The message from EU policymakers to businesses is clear: if you manufacture or deploy clean technologies in Europe, the regulatory and funding environment is moving in your favour. But acting early is essential to secure first-mover advantages in funding and market positioning.
Industry voices are pushing for even more ambition. Ahead of the launch of the Clean Industrial Deal, in an open letter, Clean tech for Europe urged the European Commission to ensure the Clean Industrial Deal includes strong lead markets, better de-risking tools, and stable carbon pricing frameworks. The letter specifically calls for “a compelling business case for competitive decarbonisation” and large-scale private investment mobilisation.
Real-world impact: EU’s clean tech examples
For businesses, the effects of the Deal will be visible in the EU’s clean tech sectors already scaling up. European battery production is ramping up in places like France, Sweden, and Hungary. EU-backed projects are increasing local capacity for energy storage and mobility solutions—critical to the twin goals of decarbonisation and strategic autonomy.
Hydrogen is another key example. Spain, Portugal, and the Netherlands are deploying large-scale green hydrogen production and infrastructure. These projects, often supported by EU and national funds, are emblematic of how clean tech is becoming the industrial backbone of the energy transition.
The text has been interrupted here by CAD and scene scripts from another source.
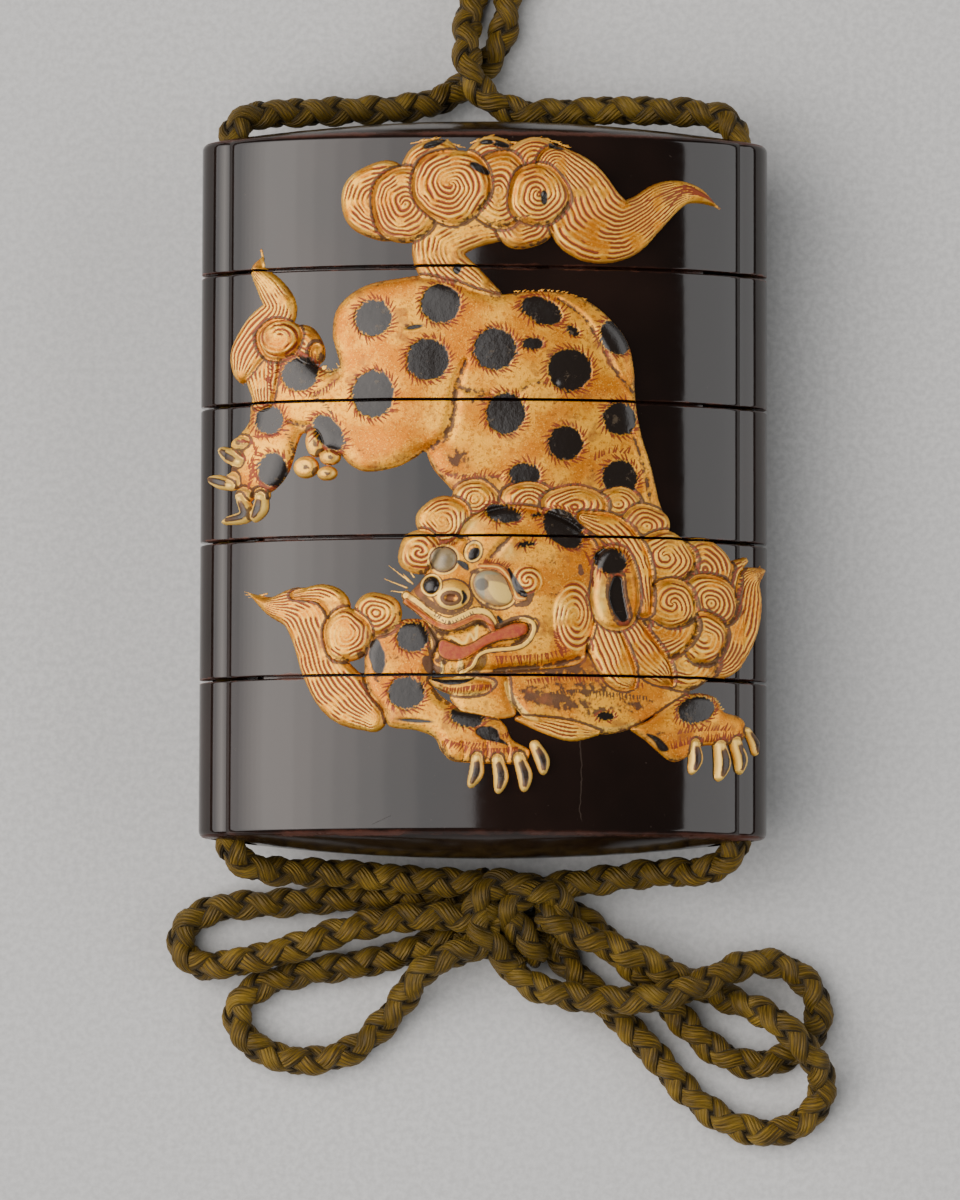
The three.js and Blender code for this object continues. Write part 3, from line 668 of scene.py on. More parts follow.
make_sections()

# ---------------------------------------------------------------- the raised lion

CELL = 0.085
FIELD = (-28.4, 29.3, -33.4, 36.6)  # left, right, bottom and top of the figure
FIGURE_Y = -0.35  # how far the figure's zero lies below the stack's
SUNK = 0.25
PERIOD = 0.5  # from one hair line to the next
CURL_HEIGHT = 1.3


def to_stretch(x, y, start, end):
    """The share along a straight stretch that is nearest to each point, and the way there."""
    rx, ry = end[0] - start[0], end[1] - start[1]
    share = clamp(((x - start[0]) * rx + (y - start[1]) * ry) / (rx * rx + ry * ry + 1e-9))
    return share, x - start[0] - rx * share, y - start[1] - ry * share


class Relief:
    """The lion as it is laid up: heights over the skin, and a mask for each colour."""

    def __init__(self):
        left, right, bottom, top = FIELD
        self.x, self.y = np.meshgrid(np.arange(left, right, CELL), np.arange(bottom, top, CELL))
        self.height = np.full(self.x.shape, -SUNK)
        self.cover = np.zeros(self.x.shape)
        # brown also holds painted shade and cream also holds painted highlights, besides the brown and cream
        # paint
        names = ("red", "cream", "brown", "black", "flesh", "pale")
        self.marks = {name: np.zeros(self.x.shape) for name in names}
        self.chance = np.random.default_rng(11)
        self.fine, self.patchy, self.broad = (self.cloud(grain) for grain in (0.4, 1.1, 3.0))

    def cloud(self, grain):
        """Smooth noise from 0 to 1 with spots of this size."""
        rows, columns = self.x.shape
        step = grain / CELL
        lattice = self.chance.random((int(rows / step) + 3, int(columns / step) + 3))
        v, u = np.arange(rows) / step, np.arange(columns) / step
        j, i = v.astype(int), u.astype(int)
        v, u = (v - j)[:, None], (u - i)[None, :]
        v, u = v * v * (3 - 2 * v), u * u * (3 - 2 * u)
        low = lattice[np.ix_(j, i)] * (1 - u) + lattice[np.ix_(j, i + 1)] * u
        high = lattice[np.ix_(j + 1, i)] * (1 - u) + lattice[np.ix_(j + 1, i + 1)] * u
        return low * (1 - v) + high * v

    def window(self, x0, x1, y0, y1, margin=0.7):
        left, _, bottom, _ = FIELD
        rows, columns = self.x.shape
        spans = []
        for low, high, start, count in ((y0, y1, bottom, rows), (x0, x1, left, columns)):
            first = min(max(int((low - margin - start) / CELL), 0), count - 1)
            last = min(max(int((high + margin - start) / CELL) + 2, first + 1), count)
            spans.append(slice(first, last))
        return tuple(spans)

    def mark(self, name, at, amount):
        self.marks[name][at] = np.maximum(self.marks[name][at], clamp(amount))

    def clear(self, at, amount, keep=()):
        for name, mask in self.marks.items():
            if name not in keep:
                mask[at] *= 1 - clamp(amount)

    def lay(self, at, depth, height, shoulder=0.9, rim=0.45):
        """Lay a form whose outline is at depth 0 over what is there already, with a painted shadow just
        outside it where it lies over gold, and a painted highlight just inside its outline.
        """
        edge = clamp(depth / 0.12 + 0.5)
        share = clamp(depth / shoulder)
        swelling = height * np.sqrt(1 - (1 - share) ** 2)
        old = self.height[at]
        inside = np.maximum(swelling, np.minimum(old, 0.55 * height))
        outside = np.maximum(old, np.clip(depth * 1.3, -SUNK, 0))
        self.height[at] = np.where(depth > 0, inside, outside)
        self.clear(at, edge)
        # painted shadow: brown just outside the new outline, over gold laid before
        shadow = np.exp(-((depth + 0.12) / 0.2) ** 2) * (self.cover[at] > 0.5) * (depth < 0.04)
        self.mark("brown", at, shadow * 0.85)
        self.cover[at] = np.maximum(self.cover[at], edge)
        # painted highlight: a cream band just inside the outline
        band = np.exp(-((depth - 0.2) / 0.13) ** 2)
        self.mark("cream", at, band * rim * (0.5 + 0.8 * self.patchy[at]))

    def oval(self, x, y, rx, ry, turn=0, reach=1.0):
        """A window round an ellipse, with the share of its radius and the angle there."""
        far = max(rx, ry) * reach
        at = self.window(x - far, x + far, y - far, y + far)
        angle = math.radians(turn)
        dx, dy = self.x[at] - x, self.y[at] - y
        u = (dx * math.cos(angle) + dy * math.sin(angle)) / rx
        v = (dy * math.cos(angle) - dx * math.sin(angle)) / ry
        return at, np.hypot(u, v), np.arctan2(v, u)

    def hair(self, at, phase, strength, red=1.0):
        """Red-brown hair lines with pale ridges between them."""
        wave = np.cos(2 * math.pi * phase)
        broken = clamp(strength) * (0.55 + 0.45 * clamp(3 * self.patchy[at] - 0.6))
        line = clamp((wave - 1.3 + broken) / 0.4) * clamp(strength * 2)
        ridge = clamp((-wave - 0.3) / 0.4) * clamp(strength)
        self.mark("red", at, line * red)
        self.mark("cream", at, ridge * (0.5 + 0.6 * self.broad[at]))
        self.height[at] += 0.04 * ridge - 0.06 * line

    def curl(self, x, y, rx, ry, hand=1, arms=0, eye=(0, 0), turn=0, red=1, rim=0.5):
        """A round curl whose hair lines wind out of its eye."""
        at, share, angle = self.oval(x, y, rx, ry, turn)
        radius = math.sqrt(rx * ry)
        share = share * (1 + 0.035 * np.sin(3 * angle + x) + 0.02 * np.sin(5 * angle + y)) + 0.03
        depth = (1 - share) * min(rx, ry)
        self.lay(at, depth, CURL_HEIGHT, 1.1, rim)
        pull = clamp(1 - share)
        dx = self.x[at] - x - eye[0] * pull
        dy = self.y[at] - y - eye[1] * pull
        wind = np.arctan2(dy, dx)
        wobble = (self.patchy[at] - 0.5) * 0.7 + (self.broad[at] - 0.5) * 0.8
        phase = share * radius / PERIOD - hand * arms * wind / (2 * math.pi) + wobble
        strength = clamp((depth - 0.25) / 0.2) * np.clip(2.2 * self.patchy[at], 0.15, 1)
        self.hair(at, phase, strength, red)
        # painted shade: browner on the curl's lower right side, away from the light, and towards its outline
        shaded_side = clamp(np.cos(wind + 0.9)) * clamp(1.1 - depth) * (depth > 0)
        edge = 0.3 * clamp(0.7 - depth) * (depth > 0)
        self.mark("brown", at, (edge + 0.5 * shaded_side) * (0.4 + self.fine[at]))

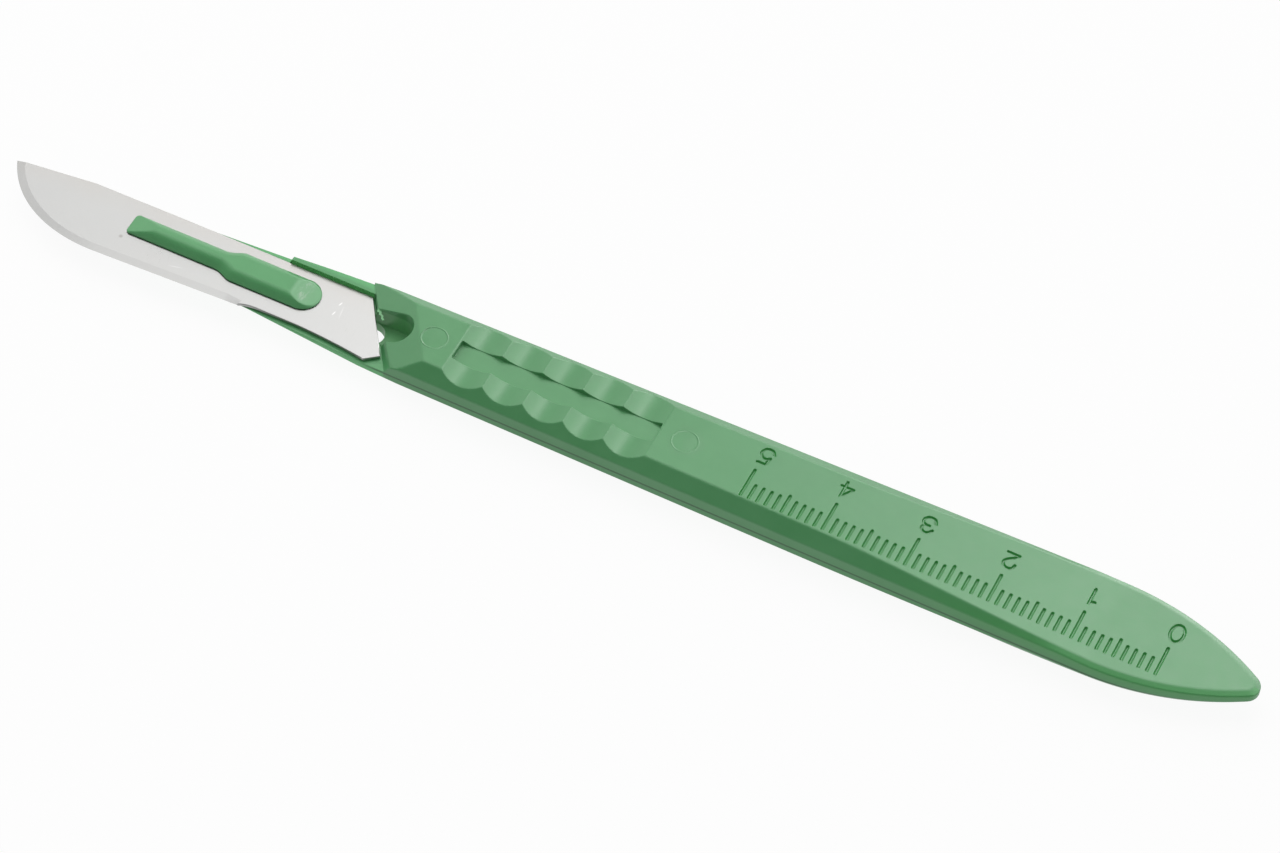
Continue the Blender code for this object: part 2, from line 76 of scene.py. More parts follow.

Circularity also plays a critical role. The Commission plans to adopt a Circular Economy Act in 2026 to increase recycling, reuse, and the efficient use of critical materials. This will affect how products are designed, how raw materials are sourced, and how industrial waste is managed. For clean tech companies, especially those relying on rare earths or critical minerals, the shift to circular business models is not optional, it’s strategic.
Looking ahead: what businesses should watch for next
The Clean Industrial Deal is more than a one-off policy. It lays the groundwork for a long-term EU clean tech strategy that integrates industrial, energy, trade, and competition policy.
Key initiatives to monitor include:
- The rollout of the Affordable Energy Action Plan, aimed at lowering electricity costs for businesses through clean energy deployment and grid integration
- The creation of a Critical Raw Material Centre to enable joint purchasing and stronger EU supply chains
- The launch of Clean Trade and Investment Partnerships to diversify input sourcing and reinforce European market access abroad
Combined with existing tools like the Carbon Border Adjustment Mechanism (CBAM), the Deal is part of the EU’s effort to create a level playing field and shield businesses from carbon leakage and unfair competition.
Poland’s Council Presidency reinforces this forward-looking approach. It supports a flexible energy-climate policy and actions to reduce dependence on imported technologies and critical raw materials, highlighting clean tech as a cornerstone of EU resilience and sovereignty
At Publyon, we help clients engage with these changes proactively, whether by identifying funding opportunities, influencing the rules as they take shape, or mapping the competitive landscape.
For EU-based or EU-facing companies, the Clean Industrial Deal is not just a policy shift, it’s a new industrial era. The companies that succeed will be those that see EU’s clean tech not as a compliance issue, but as a core business opportunity.